The powerful King Ahasuerus was drunk with wine and wanted his wife Vashti to be paraded in front of his friends so they could ogle at her and “appreciate her beauty.” But Vashti was tired of having her body be a spectacle for men. So she said no. I wonder why we never make Vashti the hero of this story. The King chucked her out of the palace and issued a decree that “every man should be master in his own home.” Midrashic sources claim Vashti was not just banished, but summarily executed by her husband.
But a king does not long wait for a queen. It was made known that King Ahasuerus required a new (read: younger) queen. A man named Mordecai heard this, and knowing that his cousin Esther, whom he had raised since her parents died, was beautiful, he seized an opportunity. Esther was a poor Jewish woman, but once she was given a makeover by palace professionals and thrown into a beauty pageant worthy of Miss America, it didn’t make one bit of difference. What was raw beauty became perfectly polished, and the king was smitten. They were married. As far as we know, Esther had little say in the whole matter.
But no amount of makeup or perfume could erase Esther’s memory of her heritage and faith. And when her cousin Mordecai told her of a plot by Haman, the King’s right-hand man, to kill all of the Jews, she knew she had to act.
And now we come to our lectionary portion of the story. The scene was another lavish palace party where King Ahasuerus was enjoying a cup of his favorite wine with his favorite girl. Even though she could have been killed for directly addressing the king without being summoned, she went anyway. “What’s it gonna be, darlin’?” he asked Esther, eager to please her. “Even half of my kingdom (but not all of it) is yours, just name it.” Esther carefully batted those immaculately mascaraed eyelashes at him and said, “Please just spare the lives of my people. For we have been sold, to be destroyed, killed and annihilated.”

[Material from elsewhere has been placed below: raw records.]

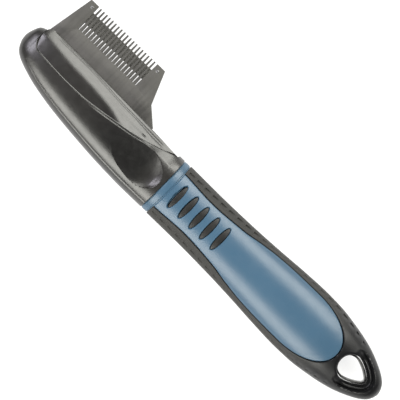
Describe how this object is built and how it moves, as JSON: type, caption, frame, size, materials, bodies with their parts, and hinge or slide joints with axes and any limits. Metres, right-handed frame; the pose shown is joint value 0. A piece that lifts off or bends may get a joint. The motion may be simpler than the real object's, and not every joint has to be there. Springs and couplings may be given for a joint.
{
  "type": "dematting comb",
  "caption": "Dematting comb: toothed steel plates with a cutting strip between them, a curved plastic head with a thumb dish, and a two-colour handle with a hanging loop.",
  "frame": {"origin": "on the flat of the rear core that the comb rests on, below the handle's axis, 110 mm from the nose", "axes": "+X along the handle from the nose to the hanging loop, +Y towards the teeth, +Z out of the front face"},
  "size_m": [0.18, 0.0427, 0.0212],
  "materials": {
    "head_plastic": "satin",
    "blade_steel": "matte",
    "strip_steel": "satin",
    "fixing_steel": "satin",
    "handle_blue": "satin",
    "grip_rubber": "matte",
    "liner_plastic": "gloss"
  },
  "bodies": {
    "root": {"head_front_shell": "head_plastic", "head_rear_shell": "head_plastic", "blade_holder": "head_plastic", "front_comb_plate": "blade_steel", "rear_comb_plate": "blade_steel", "spacer_plate": "blade_steel", "cutting_strip": "strip_steel", "strip_rivet_left": "fixing_steel", "strip_rivet_right": "fixing_steel", "plate_rivet_1": "fixing_steel", "plate_rivet_2": "fixing_steel", "plate_rivet_3": "fixing_steel", "head_screw_1": "fixing_steel", "head_screw_2": "fixing_steel", "head_screw_3": "fixing_steel", "tang": "fixing_steel", "tang_pin_1": "fixing_steel", "tang_pin_2": "fixing_steel", "tang_pin_3": "fixing_steel", "tang_pin_4": "fixing_steel", "collar_ring": "handle_blue", "core_front": "handle_blue", "core_rear": "handle_blue", "grip_overmould": "grip_rubber", "finger_pad_front_1": "grip_rubber", "finger_pad_front_2": "grip_rubber", "finger_pad_front_3": "grip_rubber", "finger_pad_front_4": "grip_rubber", "finger_pad_front_5": "grip_rubber", "finger_pad_rear_1": "grip_rubber", "finger_pad_rear_2": "grip_rubber", "finger_pad_rear_3": "grip_rubber", "finger_pad_rear_4": "grip_rubber", "finger_pad_rear_5": "grip_rubber", "hang_hole_liner": "liner_plastic"}
  },
  "joints": []
}
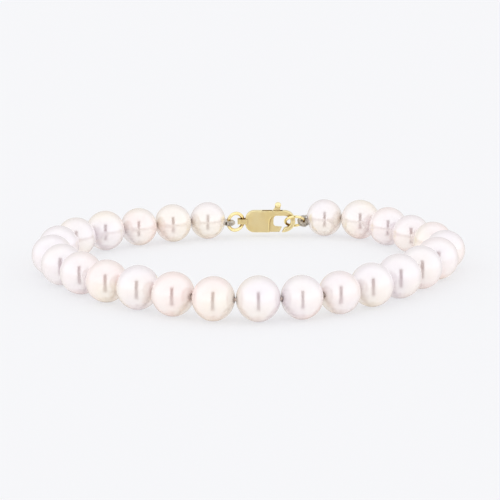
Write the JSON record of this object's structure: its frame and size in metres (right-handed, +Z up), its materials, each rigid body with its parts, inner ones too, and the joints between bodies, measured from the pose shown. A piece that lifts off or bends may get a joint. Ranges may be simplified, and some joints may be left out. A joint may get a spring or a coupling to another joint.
{
  "type": "pearl bracelet",
  "caption": "Pearl bracelet in a closed loop, near-round white pearls knotted on silk, with a gold lobster clasp whose thumb lever opens the hook.",
  "frame": {"origin": "middle of the loop on the surface that the pearls rest on", "axes": "+Z up, +X along the loop's width, +Y towards the clasp"},
  "size_m": [0.0725, 0.0634, 0.0071],
  "materials": {
    "pearl": "polished nacre, cream white with a rose overtone",
    "silk": "twisted silk cord, knotted",
    "gold": "polished yellow gold",
    "french_wire": "fine coiled wire, satin"
  },
  "bodies": {
    "strand": {"pearl_01": "pearl", "pearl_02": "pearl", "pearl_03": "pearl", "pearl_04": "pearl", "pearl_05": "pearl", "pearl_06": "pearl", "pearl_07": "pearl", "pearl_08": "pearl", "pearl_09": "pearl", "pearl_10": "pearl", "pearl_11": "pearl", "pearl_12": "pearl", "pearl_13": "pearl", "pearl_14": "pearl", "pearl_15": "pearl", "pearl_16": "pearl", "pearl_17": "pearl", "pearl_18": "pearl", "pearl_19": "pearl", "pearl_20": "pearl", "pearl_21": "pearl", "pearl_22": "pearl", "pearl_23": "pearl", "pearl_24": "pearl", "pearl_25": "pearl", "pearl_26": "pearl", "silk_thread": "silk", "tail_ring": "gold", "gimp_left": "french_wire", "end_link": "gold", "gimp_right": "french_wire", "clasp_body": "gold"},
    "lever": {"clasp_lever": "gold"}
  },
  "joints": [
    {"name": "lever_pivot", "type": "hinge", "parent": "strand", "child": "lever", "pos_m": [0.0025, 0.028, 0.0031], "axis": [0, -1, 0], "range_deg": [0, 26], "stiffness_Nm_per_rad": 0.0002, "springref_deg": -11.46}
  ]
}
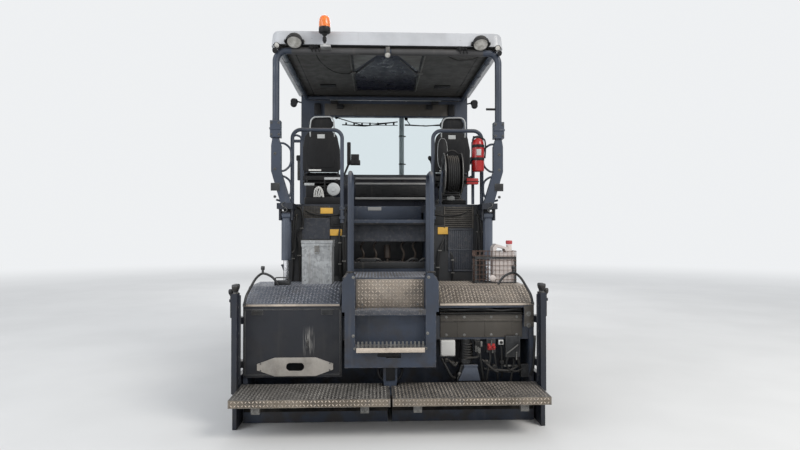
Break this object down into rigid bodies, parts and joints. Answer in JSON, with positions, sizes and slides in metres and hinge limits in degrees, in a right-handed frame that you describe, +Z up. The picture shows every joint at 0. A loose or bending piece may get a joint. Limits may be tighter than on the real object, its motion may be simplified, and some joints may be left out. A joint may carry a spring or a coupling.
{
  "type": "tracked asphalt paver",
  "caption": "Tracked asphalt paver with folding hopper wings, conveyors and augers, a roofed platform and a tow-arm screed whose side extensions slide out.",
  "frame": {"origin": "on the ground, at the middle of the machine's overall length and width", "axes": "+Y is the way it paves, towards the hopper; +X is its right side; +Z is up"},
  "size_m": [3.22, 6.3999, 3.84],
  "materials": {
    "frame": "slate blue paint, satin, worn",
    "panel": "near-black blue paint, satin",
    "alloy": "worn chequer plate",
    "steel": "dark, oily",
    "rubber": "matt",
    "white": "GRP gel coat, satin",
    "lining": "moulded, matt",
    "chrome": "hard chrome",
    "glass": "clear",
    "orange": "tinted lens",
    "red": "gloss",
    "galv": "light grey, satin",
    "blue": "blue-grey paint, satin",
    "worn": "worn bright by the mix",
    "engine": "grey paint",
    "seat": "black vinyl, padded",
    "can": "translucent white"
  },
  "bodies": {
    "tractor": {"chassis": "frame", "chassis_fittings": "frame", "left_track": "rubber", "right_track": "rubber", "track_frames": "frame", "track_wheels": "steel", "conveyor_chains": "worn", "rear_body": "frame", "cabinets": "panel", "platform": "panel", "engine": "engine", "engine_bay": "frame", "control_desk": "panel", "seats": "seat", "guard_hoops": "frame", "roof_frame": "frame", "roof_lining": "lining", "roof_shell": "white", "windshield": "glass", "work_lamps": "steel", "beacon": "orange", "extinguisher": "red", "exhaust": "galv", "auger_carrier": "frame", "push_beam": "frame"},
    "wing_left": {"hopper_wing_left": "frame"},
    "wing_right": {"hopper_wing_right": "frame"},
    "apron": {"hopper_apron": "frame"},
    "push_roller_left": {"push_roller_left": "steel"},
    "push_roller_right": {"push_roller_right": "steel"},
    "auger_left": {"auger_left": "worn"},
    "auger_right": {"auger_right": "worn"},
    "hood": {"engine_hood": "frame"},
    "door_left": {"side_door_left": "frame"},
    "door_right": {"side_door_right": "frame"},
    "hose_reel": {"hose_reel": "steel"},
    "screed": {"tow_arms": "frame", "lift_brackets": "frame", "basic_screed": "frame", "stair_unit": "frame", "handrails": "frame"},
    "extension_left": {"extension_left": "frame", "left_cover": "panel", "end_gate_left": "panel", "footboard_left": "alloy", "grip_plate": "alloy", "toolbox": "galv"},
    "extension_right": {"extension_right": "frame", "end_gate_right": "panel", "footboard_right": "alloy", "bay_gear": "steel", "jerrycan": "can", "can_basket": "steel"},
    "toolbox_lid": {"toolbox_lid": "galv"},
    "lift_barrels": {"lift_barrels": "blue"},
    "lift_rods": {"lift_rods": "chrome"},
    "wing_barrel_left": {"wing_barrel_left": "frame"},
    "wing_barrel_right": {"wing_barrel_right": "frame"},
    "wing_rod_left": {"wing_rod_left": "chrome"},
    "wing_rod_right": {"wing_rod_right": "chrome"}
  },
  "joints": [
    {"name": "hopper_wing_left", "type": "hinge", "parent": "tractor", "child": "wing_left", "pos_m": [-0.67, 0, 0.735], "axis": [0, 1, 0], "range_deg": [0, 50]},
    {"name": "hopper_wing_right", "type": "hinge", "parent": "tractor", "child": "wing_right", "pos_m": [0.67, 0, 0.735], "axis": [0, -1, 0], "range_deg": [0, 50]},
    {"name": "hopper_apron", "type": "hinge", "parent": "tractor", "child": "apron", "pos_m": [0, 2.97, 0.65], "axis": [1, 0, 0], "range_deg": [0, 32]},
    {"name": "push_roller_left", "type": "hinge", "parent": "tractor", "child": "push_roller_left", "pos_m": [-0.69, 3.125, 0.52], "axis": [1, 0, 0], "continuous": true},
    {"name": "push_roller_right", "type": "hinge", "parent": "tractor", "child": "push_roller_right", "pos_m": [0.69, 3.125, 0.52], "axis": [1, 0, 0], "continuous": true},
    {"name": "auger_left", "type": "hinge", "parent": "tractor", "child": "auger_left", "pos_m": [-0.6, -1.64, 0.4], "axis": [1, 0, 0], "continuous": true},
    {"name": "auger_right", "type": "hinge", "parent": "tractor", "child": "auger_right", "pos_m": [0.6, -1.64, 0.4], "axis": [1, 0, 0], "continuous": true},
    {"name": "engine_hood", "type": "hinge", "parent": "tractor", "child": "hood", "pos_m": [0, 1.305, 2.08], "axis": [1, 0, 0], "range_deg": [-60, 0]},
    {"name": "side_door_left", "type": "hinge", "parent": "tractor", "child": "door_left", "pos_m": [-1.12, 0.44, 1.5], "axis": [0, 0, 1], "range_deg": [0, 100]},
    {"name": "side_door_right", "type": "hinge", "parent": "tractor", "child": "door_right", "pos_m": [1.12, 0.44, 1.5], "axis": [0, 0, -1], "range_deg": [0, 100]},
    {"name": "hose_reel", "type": "hinge", "parent": "tractor", "child": "hose_reel", "pos_m": [0.68, -1.7, 2.275], "axis": [1, 0, 0], "continuous": true},
    {"name": "screed_lift", "type": "hinge", "parent": "tractor", "child": "screed", "pos_m": [0, 0.9, 0.56], "axis": [-1, 0, 0], "range_deg": [0, 7]},
    {"name": "extension_left_slide", "type": "slide", "parent": "screed", "child": "extension_left", "axis": [-1, 0, 0], "range_m": [0, 1.2]},
    {"name": "extension_right_slide", "type": "slide", "parent": "screed", "child": "extension_right", "axis": [1, 0, 0], "range_m": [0, 1.2]},
    {"name": "toolbox_lid", "type": "hinge", "parent": "extension_left", "child": "toolbox_lid", "pos_m": [-0.6875, -1.928, 1.56], "axis": [-1, 0, 0], "range_deg": [0, 100]},
    {"name": "lift_barrel", "type": "hinge", "parent": "tractor", "child": "lift_barrels", "pos_m": [0, -1.78, 1.83], "axis": [1, 0, 0], "range_deg": [0, 2.64]},
    {"name": "lift_rod", "type": "slide", "parent": "lift_barrels", "child": "lift_rods", "axis": [0, 0, 1], "range_m": [0, 0.32471]},
    {"name": "wing_barrel_left", "type": "hinge", "parent": "tractor", "child": "wing_barrel_left", "pos_m": [-0.735, 2.2, 0.35], "axis": [0, 1, 0], "range_deg": [0, 29.89]},
    {"name": "wing_barrel_right", "type": "hinge", "parent": "tractor", "child": "wing_barrel_right", "pos_m": [0.735, 2.2, 0.35], "axis": [0, -1, 0], "range_deg": [0, 29.89]},
    {"name": "wing_rod_left", "type": "slide", "parent": "wing_barrel_left", "child": "wing_rod_left", "axis": [-0.7319, 0, 0.6814], "range_m": [0, 0.22289]},
    {"name": "wing_rod_right", "type": "slide", "parent": "wing_barrel_right", "child": "wing_rod_right", "axis": [0.7319, 0, 0.6814], "range_m": [0, 0.22289]}
  ],
  "couplings": [
    {"joint": "lift_barrel", "follows": "screed_lift", "ratio": 0.37656},
    {"joint": "lift_rod", "follows": "screed_lift", "m_per_rad": 2.6576},
    {"joint": "wing_barrel_left", "follows": "hopper_wing_left", "ratio": 0.59772},
    {"joint": "wing_barrel_right", "follows": "hopper_wing_right", "ratio": 0.59772},
    {"joint": "wing_rod_left", "follows": "hopper_wing_left", "m_per_rad": 0.25539},
    {"joint": "wing_rod_right", "follows": "hopper_wing_right", "m_per_rad": 0.25539}
  ]
}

King Ahasuerus then asked an interesting question: “Who has done this?” What a wild statement of passing blame. He is the king after all. Of course, he had a hand in all of the goings on in the kingdom, even (and especially) the terrible ones. But Esther does not mention his complicity (perhaps another reason he loved her). Instead, she shouted with anger, “It is a foe and enemy, this wicked Haman!” Esther was at her core cunning.
The king made a big show about being angry that someone would do such a thing to his wife’s people. And then a eunuch gave him something to do with that anger.
The eunuch says one sentence, “Look, Haman was making gallows to hang Mordecai and they’re still in his house.” He knew full well where such an observation would lead.
The king jumped at the chance for revenge, and Haman was hanged on his own gallows. Our text then skips ahead to the celebration of the Jewish people in being saved from great evil, in being the victors over the powerful, the surviving people, and these celebrations took the form of gifts for one another and special care for the poor. The Jewish festival of Purim finds its roots here. When the powerless are given a voice, when the corrupt powers that be are put in their place, there is cause for rejoicing.
But remember that key aspect of the book of Esther: God is not mentioned. There is not even a whisper of God’s name. Perhaps God wants no part of the game of thrones, where people rise and fall but calculated power remains the same. Perhaps when an orphaned girl is shoved around from man to man, manipulated her entire life from her cousin Mordecai to a king, and then becomes the very thing she despises, there is no room for God.
Because however joyful that victory, Esther did turn into something quite like Haman. Just as he called for the destruction of her people, she called for the annihilation of his people: 75,000 of them. And because that’s just not enough revenge, she had each of his ten sons hanged. Where is God in such a hopelessly endless cycle of hatred and retaliation? Nowhere to be found, it seems.
And that cycle of revenge keeps on encircling peoples and nations, even into our time. On the festival day of Purim in 1942, Nazis hung ten Jews to “avenge” the hanging of Haman’s sons, some 23 centuries later. It seems hate has no expiration date. When the game of thrones is played, no one wins. Certainly not God.
The preacher attending to the complications of Esther’s story will need to ask some hard questions about cycles of violence, and the ways women in particular become pawns in such cycles. She will need to explore what this text asks us to learn about humanity – for good or ill – and how God is calling us to be co-conspirators of liberation for all who bear the heavy burdens of institutional oppression.
Questions for reflection
- Though God is not named in name in this text, is God really absent? Is God present in the breaking of the cycles of violence and retribution that have plagued human beings for millennia? How can we partner with God in breaking these cycles? How might God’s silence speak volumes?
- How might we imagine God’s presence if Esther had ended with her saving her people, and not her exacting a hellish revenge upon her enemies?
- How could Vashti be an essential but forgotten voice in this story? What might Vashti have to teach us today?